Après la Guadeloupe, Oruno D. LARA et Inez FISHER-BLANCHET ont entrepris d’inventorier les propriétaires d’esclaves de Martinique, Guyane, Sénégal et de la colonie suédoise de Saint-Barthélemy. Dans cette île, où l’abolition de l’esclavage a lieu le 9 octobre 1847, les auteurs ont dressé une liste de nouveaux libres qui s’ajoute à celle des maîtres. Une nomenclature de Nègres qui infirme le mythe d’une île de Saint-Barthélemy « blanche ».
La magie du politique Mes années de proscrit
La Guerre d’Algérie (1954-1962) a suscité des vocations de réfractaires. Insoumis, refusant de répondre à leur appel sous les drapeaux, déserteurs quittant illégalement leur camp militaire en France ou en Algérie. Parmi les premiers, quelques dizaines tout au plus, figurait un jeune appelé du contingent, Oruno D. LARA, originaire de Guadeloupe, parachutiste du Train. En garnison à Auch, refusant de combattre contre ceux qu’il considérait comme des frères, il choisit de déserter à la veille de son départ pour l’Algérie.
Le témoignage de ce Guadeloupéen évoque la situation des étudiants colonisés de cette période (AGEG, AGEM, et UEG) et leurs tentatives d’union. Il assiste au Congrès de l’Union des Antillo-Guyanais pour l’Autonomie, réunissant en 1961 les dernières colonies de la France : Guadeloupe, Guyane et Martinique.

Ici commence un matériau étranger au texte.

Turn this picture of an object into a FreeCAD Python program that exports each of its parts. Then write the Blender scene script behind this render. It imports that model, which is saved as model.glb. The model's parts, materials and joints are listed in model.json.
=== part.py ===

C’est avec la complicité d’Inez FISHER-BLANCHET qu’il évoque les raisons qui l’ont poussé à refuser de partir en Algérie. Décision politique mûrement réfléchie, suivie de six années d’errance pendant lesquelles, sans obtenir de droit d’asile ni de statut de réfugié politique, il séjourna en Suisse, en Allemagne, en Belgique, en Hollande et au Royaume-Uni, soumis à la répression policière et aux menaces constantes d’expulsion.
Son récit se fonde également sur une documentation inédite qui rappelle des guerres coloniales antérieures : Indochine, Madagascar en 1947, Kamerun de Ruben UM NYOBÈ, avant qu’il ne rouvre le dossier d’un cinquantenaire concernant l’Algérie arrachant son indépendance en 1962.

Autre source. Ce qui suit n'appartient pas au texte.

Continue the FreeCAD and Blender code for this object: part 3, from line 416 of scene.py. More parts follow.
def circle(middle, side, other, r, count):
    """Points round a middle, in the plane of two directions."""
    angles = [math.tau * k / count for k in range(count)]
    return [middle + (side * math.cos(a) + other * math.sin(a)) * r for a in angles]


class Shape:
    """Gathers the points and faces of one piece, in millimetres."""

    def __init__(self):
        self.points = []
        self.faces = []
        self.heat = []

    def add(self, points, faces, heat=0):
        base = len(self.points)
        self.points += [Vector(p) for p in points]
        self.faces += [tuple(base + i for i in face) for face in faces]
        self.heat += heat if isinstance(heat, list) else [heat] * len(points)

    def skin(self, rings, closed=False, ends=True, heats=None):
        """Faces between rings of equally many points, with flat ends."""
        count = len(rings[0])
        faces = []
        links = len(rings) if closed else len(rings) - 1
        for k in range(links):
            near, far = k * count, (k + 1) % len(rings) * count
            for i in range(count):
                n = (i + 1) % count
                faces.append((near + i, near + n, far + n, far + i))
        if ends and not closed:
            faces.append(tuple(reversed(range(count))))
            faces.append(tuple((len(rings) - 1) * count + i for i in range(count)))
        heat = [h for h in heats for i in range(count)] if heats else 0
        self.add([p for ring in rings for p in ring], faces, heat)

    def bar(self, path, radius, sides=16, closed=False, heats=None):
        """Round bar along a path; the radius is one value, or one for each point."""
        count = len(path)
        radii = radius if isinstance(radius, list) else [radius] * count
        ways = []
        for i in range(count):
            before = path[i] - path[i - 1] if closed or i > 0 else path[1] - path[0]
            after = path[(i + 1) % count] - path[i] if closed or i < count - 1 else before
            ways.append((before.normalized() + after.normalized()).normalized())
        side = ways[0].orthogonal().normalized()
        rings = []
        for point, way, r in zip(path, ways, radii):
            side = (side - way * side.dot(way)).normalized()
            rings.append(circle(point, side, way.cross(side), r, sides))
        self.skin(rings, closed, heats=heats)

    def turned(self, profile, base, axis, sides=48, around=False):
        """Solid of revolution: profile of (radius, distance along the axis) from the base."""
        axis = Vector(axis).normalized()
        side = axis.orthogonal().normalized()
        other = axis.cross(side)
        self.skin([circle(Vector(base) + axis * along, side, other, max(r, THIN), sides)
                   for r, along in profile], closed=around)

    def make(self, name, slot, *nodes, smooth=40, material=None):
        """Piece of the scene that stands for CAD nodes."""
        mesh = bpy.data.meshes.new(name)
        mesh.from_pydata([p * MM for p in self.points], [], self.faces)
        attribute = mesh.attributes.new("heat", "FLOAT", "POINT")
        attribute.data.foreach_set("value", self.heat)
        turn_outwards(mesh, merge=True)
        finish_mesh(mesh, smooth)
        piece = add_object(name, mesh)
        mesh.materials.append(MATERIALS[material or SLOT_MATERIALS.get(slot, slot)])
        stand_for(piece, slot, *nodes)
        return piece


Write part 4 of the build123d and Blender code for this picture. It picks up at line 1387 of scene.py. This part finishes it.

Une courte note d’Henri Pied
Concernant ce dernier livre évoquant les années clées de 1959 à 1963 notamment, on doit rappeler que deux Martiniquais ont été concernés au premier plan qui ont déserté en refusant d’aller combattre les Algériens : Guy Cabort-Masson (aujourd’hui disparu, mais qui a produit une abondante œuvre avec livres d’analyses et articles dans Antilla notamment) et Daniel Boukman, qui vit en Martinique, poète et écrivain, et qui a mis une bonne partie de son énergie au service de la langue créole. N’oublions pas non plus les Guadeloupéens Sonny Rupaire (poète), aujourd’hui disparu, ainsi que Roland Thésauros…
Par ailleurs, Oruno D. Lara dans la post-face du livre consacré aux propriétaires d’esclaves souligne, une fois de plus, comment la “décision” d’abolir l’esclavage a été prise, dès le 25 février 1848 par les onze membres du Gouvernement provisoire, alors que la propagande (on ne peut qualifier cela autrement) a fait du seul Victor Schoelcher, le seul héros de cet acte historique pour la France… Au détriment d’ailleurs de la lutte encore plus ardue et sévèrement réprimée de Cyrille Bissete et de ses compagnons de lutte, condamnés, bannis, marqué au fer rouge et qui avaient commencé le combat décisif dès 1823/1824, les seuls d’ailleurs qui, sur place, entreprit de donner forme à la jonction entre les esclaves et les hommes de couleur libre, jonction, sans laquelle rien n’aurait pu se passer au pays. Rappelons que Guy Cabort-Masson a eu des écrits sans ambiguités sur cette période et que le livre de Stella Pame consacré à Bissette, est un ouvrage indispensable pour remettre l’histoire et la vérités malmenées à leur juste place, hors des manipulations persistantes…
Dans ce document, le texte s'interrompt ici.